Deborah Rhode, a professor of law at Stanford University and the president-elect of the Association of American Law Schools, thinks the problem is that women -- and men who care about them -- don't whine enough. Women's second-class status, what Betty Friedan once called "the problem that has no name," has become "the 'no problem' problem." In Speaking of Sex, Rhode sets herself two tasks: to document gender inequality -- separate chapters cover child-rearing, the media, sexual violence, work, and marriage and divorce -- and to understand why so many of us are "in denial" about it. Although Rhode breaks little new ground, the sheer accumulation of data and her cogent analyses make this an excellent guide to sexism in our time. Exhaustively footnoted and sourced (seventy-nine pages of notes for 250 of text), it is unlike most general-interest books on any side of this debate in that it draws on a vast amount of real scholarship and ranges widely over the available literature in and out of academia. Although Rhode is not an exciting writer -- her attempts at humor are mostly quotations from others (including, I should mention, me) -- her calm, lawyerly, methodical approach lets the material speak for itself. And it does.

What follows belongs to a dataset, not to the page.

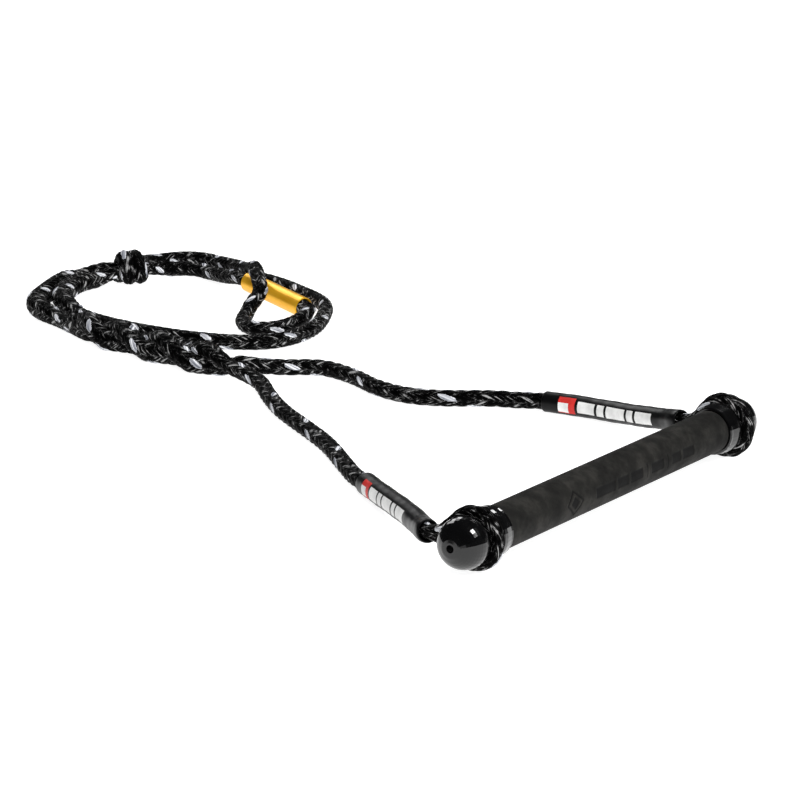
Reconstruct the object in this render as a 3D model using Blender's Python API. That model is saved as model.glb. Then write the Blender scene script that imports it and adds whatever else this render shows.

WE all know that divorced mothers are rarely awarded enough child support to cover the real costs of raising a child as a single parent, that toys are stereotypically sex-typed, that teachers call more often on boys. But did you know that "individuals give lower ratings to the same resumes, scholarly articles, or artistic works when they carry a female rather than a male name"? That "30 to 50 percent of surveyed Americans ... believe that women are to blame for rape if they dress provocatively"? That Hispanic female college graduates earn less, on average, than white male high school dropouts? That when an ABC documentary team sent a man and a woman with equal credentials to apply for the same advertised jobs, he got managerial offers and she got typing tests?
The picture that emerges from the hundreds of similar facts gathered here is pretty depressing, and even I, a connoisseur of bad news, wondered occasionally if Rhode wasn't determined not to look on the bright side. Which, for example, is more significant: kindergarten "graduation awards" that singled out girls as "All-Around Sweetheart" and "Cutest Personality" and boys as "Very Best Thinker" and "Most Eager Learner," or the fact that a father protested and the episode made headlines -- in The Wall Street Journal? In her discussion of child custody Rhode contends that mothers who don't fit the 1950s chaste-homebody stereotype are at a disadvantage, and that fathers get more credit than mothers for the same level of involvement with their children, and I believe her, because I hear these attitudes expressed in casual conversation fairly often. All her examples, however, are of widely publicized legal outrages: the judge who took custody from a lesbian mother and gave it to the father, a convicted murderer; the judge who barred a custodial mother from letting her male partner sleep over; the judge who transferred custody to a previously uninvolved father because the mother, a college student, enrolled her toddler in day care. Representative cases, or flukes, or something in between? More significant than these shocking anecdotes are studies suggesting that 20 percent of divorcing husbands use the threat of a custody fight to obtain financial concessions, and that half of Massachusetts judges surveyed believe that a mother should be home when school lets out, and many would shift custody to the father if she isn't.